§ GIVEN EXERCISE: Repeat the entire listing exactly.

§ COLLECTED MATERIAL:
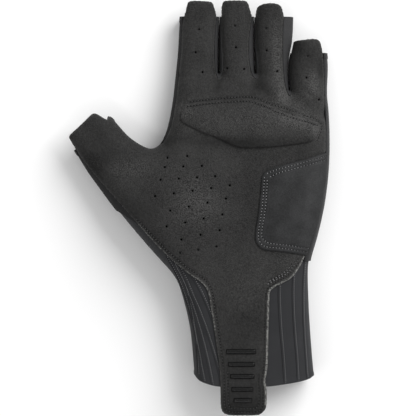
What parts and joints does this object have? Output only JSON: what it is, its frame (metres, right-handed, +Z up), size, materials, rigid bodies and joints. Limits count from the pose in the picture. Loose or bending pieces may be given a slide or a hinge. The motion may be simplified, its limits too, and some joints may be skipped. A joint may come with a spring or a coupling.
{
  "type": "cycling glove",
  "caption": "Left-hand fingerless cycling glove, palm up, with perforated leather palm, padded heel patch, long ribbed cuff and pull tab",
  "frame": {"origin": "middle of the footprint, on the surface that the glove lies on", "axes": "+Y to the fingertips, +X to the little finger, +Z up out of the palm"},
  "size_m": [0.1458, 0.2294, 0.0319],
  "materials": {
    "leather": "matt suede-like synthetic leather, fine grain",
    "patch_leather": "matt, smoother than the palm",
    "stretch_cloth": "matt fine knit stretch cloth",
    "satin_strip": "smooth dark stretch cloth with a low sheen",
    "cuff_knit": "matt ribbed elastic knit",
    "silicone": "glossy black silicone print"
  },
  "bodies": {
    "root": {"palm_panel": "leather", "back_panel": "stretch_cloth", "fourchette_index_middle": "stretch_cloth", "fourchette_middle_ring": "stretch_cloth", "fourchette_ring_little": "stretch_cloth", "index_side_strip": "stretch_cloth", "outer_side_strip": "satin_strip", "cuff": "cuff_knit", "upper_palm_pad": "leather", "heel_patch": "patch_leather", "silicone_bar_1": "silicone", "silicone_bar_2": "silicone", "silicone_bar_3": "silicone", "silicone_bar_4": "silicone", "silicone_bar_5": "silicone"}
  },
  "joints": []
}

§ THE RESPONSE:
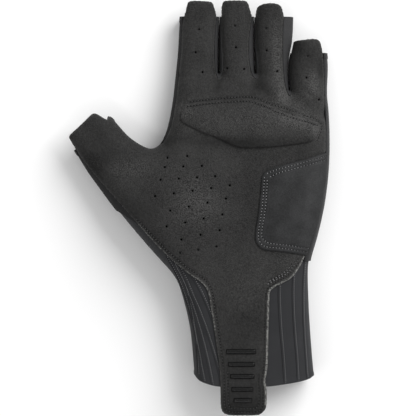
What parts and joints does this object have? Output only JSON: what it is, its frame (metres, right-handed, +Z up), size, materials, rigid bodies and joints. Limits count from the pose in the picture. Loose or bending pieces may be given a slide or a hinge. The motion may be simplified, its limits too, and some joints may be skipped. A joint may come with a spring or a coupling.
{
  "type": "cycling glove",
  "caption": "Left-hand fingerless cycling glove, palm up, with perforated leather palm, padded heel patch, long ribbed cuff and pull tab",
  "frame": {"origin": "middle of the footprint, on the surface that the glove lies on", "axes": "+Y to the fingertips, +X to the little finger, +Z up out of the palm"},
  "size_m": [0.1458, 0.2294, 0.0319],
  "materials": {
    "leather": "matt suede-like synthetic leather, fine grain",
    "patch_leather": "matt, smoother than the palm",
    "stretch_cloth": "matt fine knit stretch cloth",
    "satin_strip": "smooth dark stretch cloth with a low sheen",
    "cuff_knit": "matt ribbed elastic knit",
    "silicone": "glossy black silicone print"
  },
  "bodies": {
    "root": {"palm_panel": "leather", "back_panel": "stretch_cloth", "fourchette_index_middle": "stretch_cloth", "fourchette_middle_ring": "stretch_cloth", "fourchette_ring_little": "stretch_cloth", "index_side_strip": "stretch_cloth", "outer_side_strip": "satin_strip", "cuff": "cuff_knit", "upper_palm_pad": "leather", "heel_patch": "patch_leather", "silicone_bar_1": "silicone", "silicone_bar_2": "silicone", "silicone_bar_3": "silicone", "silicone_bar_4": "silicone", "silicone_bar_5": "silicone"}
  },
  "joints": []
}